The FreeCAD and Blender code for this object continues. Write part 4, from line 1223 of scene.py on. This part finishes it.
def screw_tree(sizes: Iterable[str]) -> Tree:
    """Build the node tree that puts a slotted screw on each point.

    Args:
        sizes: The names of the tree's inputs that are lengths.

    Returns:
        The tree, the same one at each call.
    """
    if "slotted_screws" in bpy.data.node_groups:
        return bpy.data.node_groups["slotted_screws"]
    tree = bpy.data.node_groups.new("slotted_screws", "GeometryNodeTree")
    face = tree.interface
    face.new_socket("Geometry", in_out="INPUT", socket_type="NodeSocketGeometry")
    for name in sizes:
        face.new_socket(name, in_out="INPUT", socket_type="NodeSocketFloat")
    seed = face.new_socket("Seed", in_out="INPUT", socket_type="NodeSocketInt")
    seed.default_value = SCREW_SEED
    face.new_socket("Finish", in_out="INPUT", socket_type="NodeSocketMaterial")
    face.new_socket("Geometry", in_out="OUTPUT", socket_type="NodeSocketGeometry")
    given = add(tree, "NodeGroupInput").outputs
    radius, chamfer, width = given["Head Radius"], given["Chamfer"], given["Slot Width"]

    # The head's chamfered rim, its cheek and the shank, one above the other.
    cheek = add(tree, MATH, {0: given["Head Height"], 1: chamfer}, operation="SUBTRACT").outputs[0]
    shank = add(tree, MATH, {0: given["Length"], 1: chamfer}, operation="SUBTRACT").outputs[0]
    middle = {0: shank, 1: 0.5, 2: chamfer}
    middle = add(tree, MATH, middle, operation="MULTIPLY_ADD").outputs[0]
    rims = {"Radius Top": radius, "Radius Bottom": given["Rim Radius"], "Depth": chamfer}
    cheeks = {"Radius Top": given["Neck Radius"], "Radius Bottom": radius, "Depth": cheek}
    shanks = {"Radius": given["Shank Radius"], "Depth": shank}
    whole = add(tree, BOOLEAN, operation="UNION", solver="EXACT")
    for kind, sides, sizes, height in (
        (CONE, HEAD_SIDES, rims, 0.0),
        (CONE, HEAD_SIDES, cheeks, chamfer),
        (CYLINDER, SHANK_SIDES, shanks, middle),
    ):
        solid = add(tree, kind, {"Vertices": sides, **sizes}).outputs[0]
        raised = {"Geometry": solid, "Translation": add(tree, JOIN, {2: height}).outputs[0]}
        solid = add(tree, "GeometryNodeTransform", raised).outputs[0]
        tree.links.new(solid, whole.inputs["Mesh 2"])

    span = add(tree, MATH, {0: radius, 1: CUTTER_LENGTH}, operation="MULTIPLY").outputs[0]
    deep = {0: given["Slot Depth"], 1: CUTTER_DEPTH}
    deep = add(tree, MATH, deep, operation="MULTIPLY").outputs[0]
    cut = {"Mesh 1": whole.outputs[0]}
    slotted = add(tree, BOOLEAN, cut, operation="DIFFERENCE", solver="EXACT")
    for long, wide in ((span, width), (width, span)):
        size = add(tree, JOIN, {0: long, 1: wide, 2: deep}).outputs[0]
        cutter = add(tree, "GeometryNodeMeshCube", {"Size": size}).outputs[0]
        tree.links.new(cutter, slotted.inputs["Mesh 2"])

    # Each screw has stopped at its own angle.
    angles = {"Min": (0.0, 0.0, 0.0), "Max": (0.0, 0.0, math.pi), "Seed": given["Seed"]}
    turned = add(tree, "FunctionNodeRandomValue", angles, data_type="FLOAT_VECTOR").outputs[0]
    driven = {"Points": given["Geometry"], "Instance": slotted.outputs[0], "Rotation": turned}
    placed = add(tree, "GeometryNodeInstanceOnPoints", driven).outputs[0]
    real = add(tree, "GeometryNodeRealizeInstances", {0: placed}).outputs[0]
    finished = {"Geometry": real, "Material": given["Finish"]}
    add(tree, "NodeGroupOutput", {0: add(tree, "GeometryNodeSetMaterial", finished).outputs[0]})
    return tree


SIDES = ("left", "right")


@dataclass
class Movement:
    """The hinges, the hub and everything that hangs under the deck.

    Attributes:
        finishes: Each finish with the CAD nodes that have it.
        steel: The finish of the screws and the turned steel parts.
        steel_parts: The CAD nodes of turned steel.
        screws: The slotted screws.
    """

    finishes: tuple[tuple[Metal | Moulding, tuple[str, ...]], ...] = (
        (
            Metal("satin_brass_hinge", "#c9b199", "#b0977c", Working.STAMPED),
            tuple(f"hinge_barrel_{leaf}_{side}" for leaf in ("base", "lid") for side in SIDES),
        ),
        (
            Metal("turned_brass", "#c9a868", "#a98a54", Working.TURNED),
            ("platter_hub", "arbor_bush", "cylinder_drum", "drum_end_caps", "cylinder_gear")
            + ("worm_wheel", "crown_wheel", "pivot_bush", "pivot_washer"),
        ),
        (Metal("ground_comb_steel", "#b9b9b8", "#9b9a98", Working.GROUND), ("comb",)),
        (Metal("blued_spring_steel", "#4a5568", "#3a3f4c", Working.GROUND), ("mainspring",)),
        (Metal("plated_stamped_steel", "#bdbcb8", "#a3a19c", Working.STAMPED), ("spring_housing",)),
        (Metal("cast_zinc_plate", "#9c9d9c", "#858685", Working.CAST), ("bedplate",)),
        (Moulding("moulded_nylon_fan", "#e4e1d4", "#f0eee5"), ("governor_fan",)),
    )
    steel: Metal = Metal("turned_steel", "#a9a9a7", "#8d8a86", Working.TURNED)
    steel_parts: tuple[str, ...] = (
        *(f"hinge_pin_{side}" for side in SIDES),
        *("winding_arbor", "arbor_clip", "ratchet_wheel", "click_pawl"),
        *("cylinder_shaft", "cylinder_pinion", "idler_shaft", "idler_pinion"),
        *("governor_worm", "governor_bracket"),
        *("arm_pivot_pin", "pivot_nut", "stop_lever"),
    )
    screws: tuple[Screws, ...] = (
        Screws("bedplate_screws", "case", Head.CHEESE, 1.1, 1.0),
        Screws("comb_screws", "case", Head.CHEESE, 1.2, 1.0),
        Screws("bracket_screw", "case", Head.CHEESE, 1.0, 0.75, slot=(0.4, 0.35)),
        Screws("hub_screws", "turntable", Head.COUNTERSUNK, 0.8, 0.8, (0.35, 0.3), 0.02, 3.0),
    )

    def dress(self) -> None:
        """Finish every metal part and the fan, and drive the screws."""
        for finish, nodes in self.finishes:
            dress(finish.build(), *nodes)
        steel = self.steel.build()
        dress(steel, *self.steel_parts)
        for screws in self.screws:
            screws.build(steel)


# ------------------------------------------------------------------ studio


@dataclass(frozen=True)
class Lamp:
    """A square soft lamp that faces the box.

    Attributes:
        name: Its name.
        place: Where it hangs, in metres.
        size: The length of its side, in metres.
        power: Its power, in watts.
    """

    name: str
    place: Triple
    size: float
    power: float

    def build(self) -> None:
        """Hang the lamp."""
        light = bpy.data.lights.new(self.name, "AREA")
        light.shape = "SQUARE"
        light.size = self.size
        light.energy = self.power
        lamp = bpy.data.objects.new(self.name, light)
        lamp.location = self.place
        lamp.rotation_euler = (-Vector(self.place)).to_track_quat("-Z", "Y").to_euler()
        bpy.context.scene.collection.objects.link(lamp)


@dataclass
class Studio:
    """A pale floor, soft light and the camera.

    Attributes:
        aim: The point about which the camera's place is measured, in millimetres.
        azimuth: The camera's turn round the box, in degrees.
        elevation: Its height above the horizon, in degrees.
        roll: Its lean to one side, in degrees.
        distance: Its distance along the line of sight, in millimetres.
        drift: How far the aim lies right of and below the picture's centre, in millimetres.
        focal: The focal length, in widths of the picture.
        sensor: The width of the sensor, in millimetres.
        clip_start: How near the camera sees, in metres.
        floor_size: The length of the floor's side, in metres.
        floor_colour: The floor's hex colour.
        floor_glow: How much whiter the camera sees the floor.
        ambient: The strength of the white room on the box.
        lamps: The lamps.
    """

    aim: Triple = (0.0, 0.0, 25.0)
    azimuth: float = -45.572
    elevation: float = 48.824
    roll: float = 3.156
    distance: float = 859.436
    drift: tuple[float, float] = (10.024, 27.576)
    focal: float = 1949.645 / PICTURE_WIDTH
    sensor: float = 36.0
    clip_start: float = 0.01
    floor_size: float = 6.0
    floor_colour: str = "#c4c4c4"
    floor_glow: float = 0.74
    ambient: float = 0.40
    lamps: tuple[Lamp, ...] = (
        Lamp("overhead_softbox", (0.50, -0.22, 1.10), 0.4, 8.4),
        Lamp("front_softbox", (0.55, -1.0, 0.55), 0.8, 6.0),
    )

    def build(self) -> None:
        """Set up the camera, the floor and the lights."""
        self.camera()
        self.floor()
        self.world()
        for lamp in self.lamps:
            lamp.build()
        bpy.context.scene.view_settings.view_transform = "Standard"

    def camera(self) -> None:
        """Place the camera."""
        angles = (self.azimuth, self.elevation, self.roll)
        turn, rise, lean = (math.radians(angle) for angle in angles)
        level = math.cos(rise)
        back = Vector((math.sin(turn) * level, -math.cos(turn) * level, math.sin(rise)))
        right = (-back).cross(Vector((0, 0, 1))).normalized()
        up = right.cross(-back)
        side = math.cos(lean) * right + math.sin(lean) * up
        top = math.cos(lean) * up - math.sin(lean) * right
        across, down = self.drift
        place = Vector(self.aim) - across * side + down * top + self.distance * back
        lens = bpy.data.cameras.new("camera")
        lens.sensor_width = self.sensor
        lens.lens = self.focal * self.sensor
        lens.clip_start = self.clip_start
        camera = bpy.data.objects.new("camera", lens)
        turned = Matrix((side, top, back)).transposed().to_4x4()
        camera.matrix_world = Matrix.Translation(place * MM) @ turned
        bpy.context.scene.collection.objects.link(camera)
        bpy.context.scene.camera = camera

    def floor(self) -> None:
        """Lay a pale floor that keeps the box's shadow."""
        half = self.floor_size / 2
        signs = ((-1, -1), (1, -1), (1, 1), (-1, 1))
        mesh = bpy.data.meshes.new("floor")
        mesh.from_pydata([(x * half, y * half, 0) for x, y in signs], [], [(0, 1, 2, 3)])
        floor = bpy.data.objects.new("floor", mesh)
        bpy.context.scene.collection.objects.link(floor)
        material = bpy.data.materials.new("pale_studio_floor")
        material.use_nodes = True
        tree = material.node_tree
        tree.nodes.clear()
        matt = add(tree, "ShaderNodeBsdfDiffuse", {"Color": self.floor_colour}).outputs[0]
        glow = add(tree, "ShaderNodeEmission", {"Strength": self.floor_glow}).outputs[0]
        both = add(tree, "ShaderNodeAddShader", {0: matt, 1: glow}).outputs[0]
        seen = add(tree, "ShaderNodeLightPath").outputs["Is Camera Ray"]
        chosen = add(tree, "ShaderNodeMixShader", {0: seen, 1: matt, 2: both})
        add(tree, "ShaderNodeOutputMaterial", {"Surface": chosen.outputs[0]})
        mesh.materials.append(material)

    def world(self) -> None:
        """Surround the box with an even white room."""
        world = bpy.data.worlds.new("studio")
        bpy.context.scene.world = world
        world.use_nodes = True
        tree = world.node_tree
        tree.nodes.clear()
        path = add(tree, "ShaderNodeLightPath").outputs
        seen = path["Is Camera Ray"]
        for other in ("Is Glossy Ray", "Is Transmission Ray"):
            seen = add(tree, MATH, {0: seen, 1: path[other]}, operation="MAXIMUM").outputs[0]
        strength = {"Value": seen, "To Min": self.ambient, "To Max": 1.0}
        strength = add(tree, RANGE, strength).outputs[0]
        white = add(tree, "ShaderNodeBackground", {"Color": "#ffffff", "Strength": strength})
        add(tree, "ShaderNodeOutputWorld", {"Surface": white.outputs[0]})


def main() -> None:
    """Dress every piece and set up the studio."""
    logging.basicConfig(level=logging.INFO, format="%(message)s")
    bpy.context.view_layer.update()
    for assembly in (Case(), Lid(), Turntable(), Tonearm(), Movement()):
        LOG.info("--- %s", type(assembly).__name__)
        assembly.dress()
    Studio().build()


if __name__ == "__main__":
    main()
...
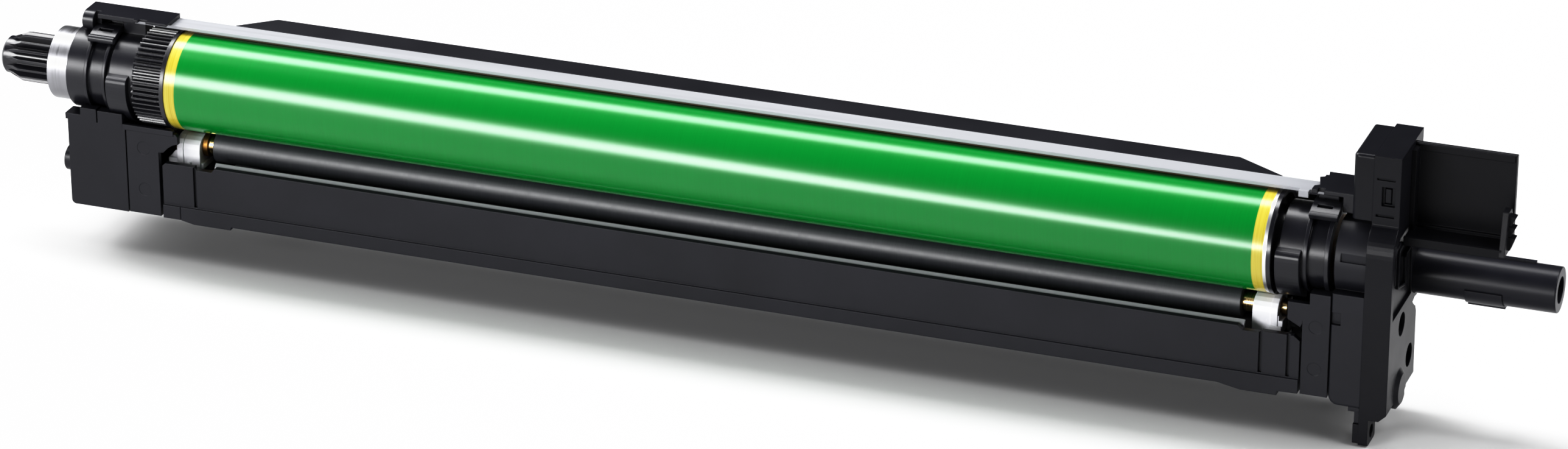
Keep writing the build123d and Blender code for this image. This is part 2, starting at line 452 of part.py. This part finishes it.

• **EXERCISE DETAILS**
Starting at the line that holds "The FreeCAD and", copy each line exactly and stop after the line that holds "sizes: The names".

• **SOLUTION FOR THIS EXERCISE**
The FreeCAD and Blender code for this object continues. Write part 4, from line 1223 of scene.py on. This part finishes it.
def screw_tree(sizes: Iterable[str]) -> Tree:
    """Build the node tree that puts a slotted screw on each point.

    Args:
        sizes: The names of the tree's inputs that are lengths.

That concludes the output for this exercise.